The Myth of the Lone Genius

canstockphoto13763340Do you know who invented the light bulb? If you said Thomas Edison, then you are…kind of right. The real story is more complicated than that.

Other inventors had been making various forms of incandescent light bulbs for more than 80 years before Edison started working on it.

Edison filed a patent for an “electric lamp” in 1879, but the very first patent for a light bulb was issued in 1841 to Frederick de Moleyns of England. By the time Edison settled on a vacuum as the best way to keep the filament from burning too quickly, dozens of other men had already come to that conclusion.

And when he brought his light bulb to the market there were already other companies selling some version of the incandescent lamp.

So Edison didn’t really invent the light bulb; what he invented was a light bulb that was better than all the others and hence outperformed them in the marketplace.

It really isn’t proper to speak of a single person inventing the light bulb; the light bulb is the result of numerous people all working on it over a long period of time, making incremental improvements, learning not only from their own successes and failures but from those of the other inventors, until finally someone came up with one that performed well enough—and cheaply enough—that it became viable for municipal, commercial, and private use.

That Edison was the one who did that is clear, but even that is deceiving, for Edison didn’t work alone. He assembled a team of researchers at his lab in Menlo Park that became known as the “muckers.” These men—a machinist, a physicist and mathematician, a mechanic, and various chemists, draftsmen, and metalworkers—all made significant contributions to the development of a light bulb that wouldn’t burn out after just a few minutes. None of us can name a single one of them, yet it is safe to say that without them there wouldn’t have been an Edison light bulb.

So why does Edison get all the credit? Certainly it is because it was his laboratory, and he was the front man and therefore received all the publicity and attention.

More than anything, however, is that crediting a single individual plays into our American mythos of rugged individualism, the lone inventor genius tolling away in his lonely lab until—Eureka!—the “light bulb” goes off and in a moment of inspiration he invents the light bulb.

I’m not going to bash individualism—it is a good thing, something that Christianity helped to develop. It brought us respect for the uniqueness of each person, and it is the foundation of our privacy rights and our freedom of religion. It prevents the government or police from searching our homes at random without demonstrating probable cause. It keeps us from a drab, colorless world which insists everybody should look the same and act the same and believe the same and talk the same.

But individualism must be tempered by the recognition that we are social beings who exist and indeed thrive in relationship with one another. Our best ideas, our greatest advancements as a society, our greatest gains in culture and in government have primarily come about from people collaborating with each other, freely sharing concepts and learning from each other’s failures and successes, not from individuals huddling in their private spaces trying to go at it alone.

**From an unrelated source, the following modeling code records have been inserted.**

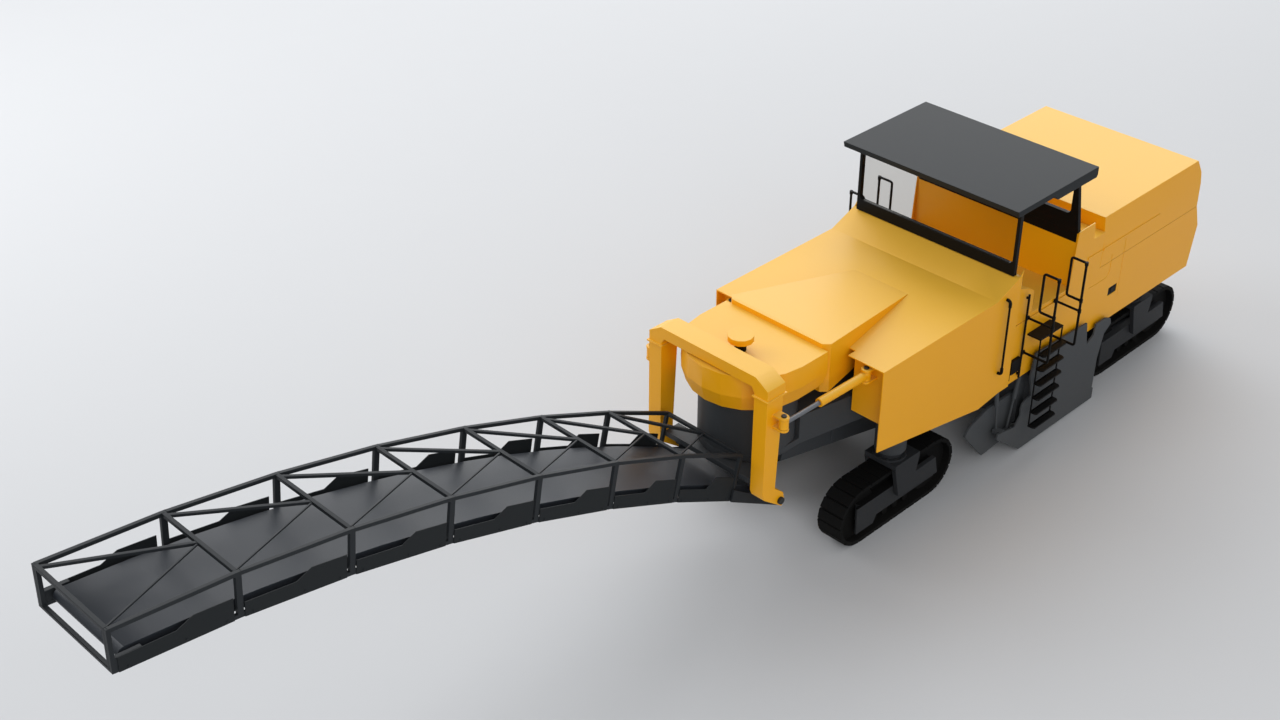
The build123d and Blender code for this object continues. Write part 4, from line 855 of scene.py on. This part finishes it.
# Bolt circle on the flange of each leg's column
FLANGE_Z, FLANGE_R, FLANGE_BOLTS = 0.892, 0.176, 12
for side, centre in LEGS:
    angles = [2 * math.pi * k / FLANGE_BOLTS for k in range(FLANGE_BOLTS)]
    column = Vector((centre.x, centre.y, FLANGE_Z))
    set_out("flange_bolts_" + side, BOLTS,
            [column + Vector((FLANGE_R * math.cos(a), FLANGE_R * math.sin(a), 0)) for a in angles],
            [(0, 0, 1)] * FLANGE_BOLTS, body_of["leg_" + side], "leg_grey", leg_paint,
            Head_Radius=0.012, Head_Height=0.010, Washer_Radius=0.016, Washer_Height=0.002)

# Wall flanges of the hoops
set_out("hoop_flanges", BOLTS, flanges, flange_axes, "chassis", "black_paint", black, 35.0, RAIL_NODE,
        Head_Radius=0.020, Head_Height=0.010, Washer_Radius=0.032, Washer_Height=0.006)


# Floor, world, lamps and camera
FLOOR_HALF = 160.0
LAMP_TARGET = Vector((0.0, 0.0, 1.0))
CAMERA_AT, CAMERA_PITCH, CAMERA_YAW, CAMERA_LENS = (13.248, 10.818, 13.216), 33.09, 135.19, 50.0


def pale_floor():
    size = FLOOR_HALF
    mesh = bpy.data.meshes.new("studio_floor")
    mesh.from_pydata([(-size, -size, GROUND), (size, -size, GROUND), (size, size, GROUND),
                      (-size, size, GROUND)], [], [(0, 1, 2, 3)])
    floor = link(bpy.data.objects.new("studio_floor", mesh))
    mesh.materials.append(finish("floor_paint", (200, 202, 205), 0.90, tone=0.01, bump=0.0, dust=0.0,
                                 specular=0.05))


def pale_world(level, background):
    world = bpy.data.worlds.new("studio")
    bpy.context.scene.world = world
    world.use_nodes = True
    tree = world.node_tree
    light = tree.nodes["Background"]
    wire(tree, light, Color=(1, 1, 1, 1), Strength=level)
    seen = add_node(tree, "ShaderNodeBackground")
    wire(tree, seen, Color=background, Strength=1.0)
    path = add_node(tree, "ShaderNodeLightPath")
    plain = maths(tree, "MAXIMUM", path.outputs["Is Camera Ray"], path.outputs["Is Glossy Ray"])
    plain = maths(tree, "MAXIMUM", plain, path.outputs["Is Transmission Ray"])
    mix = add_node(tree, "ShaderNodeMixShader")
    wire(tree, mix, i0=plain, i1=light.outputs[0], i2=seen.outputs[0])
    tree.links.new(mix.outputs[0], tree.nodes["World Output"].inputs["Surface"])


def softbox(name, towards, distance, size, radiance):
    # Square lamp that faces the middle of the machine from the given direction.
    lamp = bpy.data.lights.new(name, "AREA")
    lamp.shape = "SQUARE"
    lamp.size = size
    lamp.energy = radiance * math.pi * size * size
    obj = link(bpy.data.objects.new(name, lamp))
    direction = Vector(towards).normalized()
    obj.location = LAMP_TARGET + direction * distance
    obj.rotation_euler = direction.to_track_quat("Z", "Y").to_euler()


def photo_camera():
    camera = bpy.data.cameras.new("photo_view")
    camera.lens = CAMERA_LENS
    camera.sensor_width = 36.0
    camera.clip_end = 500.0
    obj = link(bpy.data.objects.new("photo_view", camera))
    obj.location = at(*CAMERA_AT)
    obj.rotation_euler = (math.radians(90 - CAMERA_PITCH), 0.0, math.radians(CAMERA_YAW))
    bpy.context.scene.camera = obj


pale_floor()
pale_world(0.46, linear(226, 228, 231))
softbox("rear_key", (-0.60, -0.58, 0.66), 40.0, 52.0, 1.98)
softbox("right_fill", (0.34, -0.78, 0.50), 26.0, 14.0, 3.5)
softbox("front_fill", (0.42, 0.70, 0.50), 26.0, 16.0, 2.3)
photo_camera()
bpy.context.scene.view_settings.view_transform = "Standard"
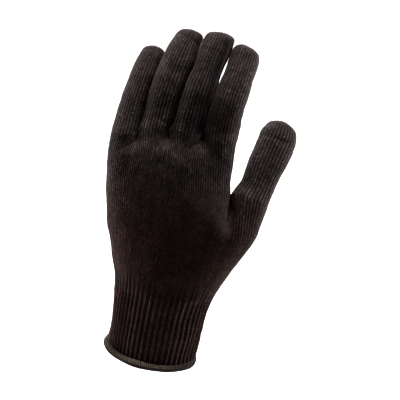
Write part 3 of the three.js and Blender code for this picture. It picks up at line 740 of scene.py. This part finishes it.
def build(name, outer_grids, inner_grids, rims, wall, slot):
    """A closed shell. outer_grids: (grid, first row, last row); inner_grids: (grid, rows); rims: (ids, facing up)."""
    faces, uvs, vert_ids = [], [], []
    for g, a, b in outer_grids:
        idx = ids[g][a:b + 1]
        faces.append(quads(idx))
        uu = np.arange(idx.shape[1]) / COLUMNS
        vv = courses[g][a:b + 1]
        u0, v0 = np.meshgrid(uu, vv[:-1])
        _, v1 = np.meshgrid(uu, vv[1:])
        du = 1 / COLUMNS
        uvs.append(np.stack([np.stack([u0, v0], -1), np.stack([u0 + du, v0], -1), np.stack([u0 + du, v1], -1),
                             np.stack([u0, v1], -1)], 2).reshape(-1, 4, 2))
    outer_faces = np.concatenate(faces)
    outer_uv = np.concatenate(uvs)
    inner_faces = []
    for g, rows in inner_grids:
        inner_faces.append(quads(fine_to_coarse(ids[g], rows))[:, ::-1])
    inner_faces = np.concatenate(inner_faces)
    used = np.unique(outer_faces)
    inner_used = np.unique(inner_faces)
    new_outer = np.full(total, -1); new_outer[used] = np.arange(len(used))
    new_inner = np.full(total, -1); new_inner[inner_used] = len(used) + np.arange(len(inner_used))
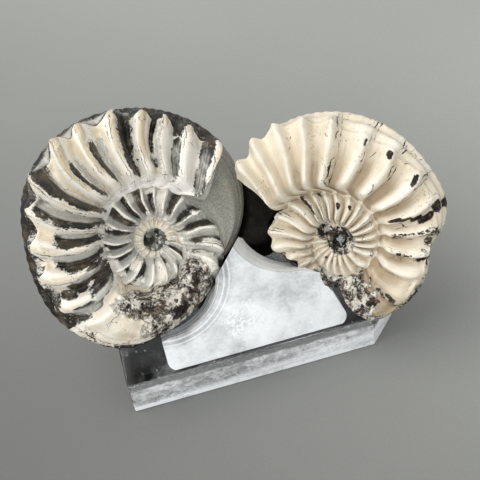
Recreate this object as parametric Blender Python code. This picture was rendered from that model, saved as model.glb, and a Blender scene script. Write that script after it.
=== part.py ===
"""Two ribbed Pleuroceras ammonites joined by dark rock, resting on a clear acrylic stand.

Lengths are in metres. The origin is the centre of the base's underside, +X runs along the
base's front edge, +Y away from the viewer and +Z up. A shell is drawn in its own plane: a
growth angle in degrees winds outward from the centre, and height is measured from the plane
of symmetry towards the face that the viewer sees.
"""
import math

import bmesh
import bpy
import numpy as np
from mathutils import Matrix, Vector

MM = 0.001
GAP = 0.3 * MM

# Stand
BASE_FRONT_LENGTH = 60.0 * MM
BASE_DEPTH = 40.0 * MM
BASE_HEIGHT = 10.0 * MM
BASE_CLIP_ALONG = 8.0 * MM
BASE_CLIP_BACK = 8.5 * MM
BASE_EDGE_ROUND = 0.5 * MM
PLATE_THICKNESS = 8.0 * MM
PLATE_LEAN = 22.0
PLATE_SETBACK = 0.8 * MM
PLATE_CORNER_ROUND = 2.6 * MM
SCOOP_RADIUS = 12.7 * MM
LEFT_SCOOP = (-15.3 * MM, 22.3 * MM)
RIGHT_SCOOP = (14.9 * MM, 30.0 * MM)
PEAK_FLANK = ((-5.9 * MM, 18.0 * MM), (4.4 * MM, 30.2 * MM))
PEAK_TOP = 28.5 * MM
SIGHT_LINE = (0.07, 0.68, -0.73)

# Shells: centre of the coil, turn of the face to the right and its rise, in degrees
LEFT_CENTRE = (-14.5 * MM, 0.9 * MM, 34.6 * MM)
LEFT_FACING = (13.0, 38.0)
RIGHT_CENTRE = (26.6 * MM, -7.8 * MM, 27.0 * MM)
RIGHT_FACING = (-26.0, 34.0)

# Reach of the ribs' tips from the coil's centre, as (growth angle, millimetres)
LEFT_REACH = (
    (0, 0.4), (60, 2.2), (125, 4.6), (200, 5.1), (283, 4.6), (345, 4.7), (395, 6.1),
    (420, 8.0), (455, 10.2), (485, 11.8), (515, 12.8), (560, 12.5), (610, 12.7), (660, 11.8),
    (700, 11.6), (725, 13.4), (745, 15.6), (775, 15.8), (800, 17.4), (820, 20.0), (850, 25.0),
    (875, 26.6), (905, 27.2), (930, 29.4), (950, 31.6), (970, 32.0), (990, 30.4), (1010, 28.2),
    (1030, 26.0), (1046, 25.7), (1060, 24.8), (1078, 22.8), (1096, 20.2), (1118, 16.8),
)
RIGHT_REACH = (
    (0, 0.4), (60, 2.8), (110, 4.2), (200, 6.2), (284, 8.7), (345, 9.5), (400, 10.6),
    (460, 11.7), (503, 13.8), (534, 15.8), (550, 15.0), (566, 12.4), (590, 11.4), (620, 11.6),
    (637, 12.2), (650, 19.2), (662, 20.6), (690, 21.0), (720, 22.8), (750, 25.2), (780, 25.9),
    (800, 26.9), (824, 30.2), (840, 31.2), (860, 29.6), (875, 27.6),
)

# Reach of the keel round the last whorl, as (growth angle, millimetres)
LEFT_KEEL = (
    (757, 17.0), (800, 19.0), (825, 22.0), (850, 26.6), (870, 28.2), (888, 29.2), (904, 29.4),
    (920, 30.0), (945, 32.2), (975, 32.2), (993, 31.0), (1019, 29.2), (1046, 27.2),
    (1065, 25.2), (1089, 21.8), (1118, 17.4),
)
RIGHT_KEEL = (
    (513, 14.4), (534, 16.2), (566, 12.9), (637, 12.6), (652, 20.2), (670, 21.4), (710, 22.4),
    (736, 26.0), (764, 27.6), (795, 29.4), (815, 30.0), (838, 29.8), (856, 28.2), (875, 26.4),
)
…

We’ve hurt each other with this myth of the rugged individual; we’ve hurt our children, who grow up with stories of great individual accomplishments instead of stories of great collaborative accomplishments.

They therefore think that in order to be a person of significance they must be great in some important area, and weak in none, or else fall back into the faded pack of muddled mediocrity. We need to tell better, more accurate stories of how humanity has progressed. When a team succeeds, each individual succeeds.

The Bible is interesting in this regard. While it tells the stories of individuals—Abraham, Jacob, Joseph, David, Solomon—it also exposes their sins: Jacob cheating his twin brother not once but twice, leading to his exile; Joseph enabling Pharaoh to enslave the Egyptian people and, ultimately, the Hebrew people as well; King David breaking at least six of the Ten Commandments; and Solomon introducing idols into the Temple and, like Pharaoh, enslaving his own people.

There is really only one individual in the Bible who comes out completely clean, and that of course is Jesus. But even he didn’t try to do it alone. He gathered twelve men around him who, with some fits and starts, took Christianity to the ends of the earth.

And outside the cross and the resurrection, his most lasting accomplishment has been the church, which he never intended to be merely a collection of individuals, but a collaborative team working together, utilizing each individual’s strengths and weaknesses, all for the kingdom of God.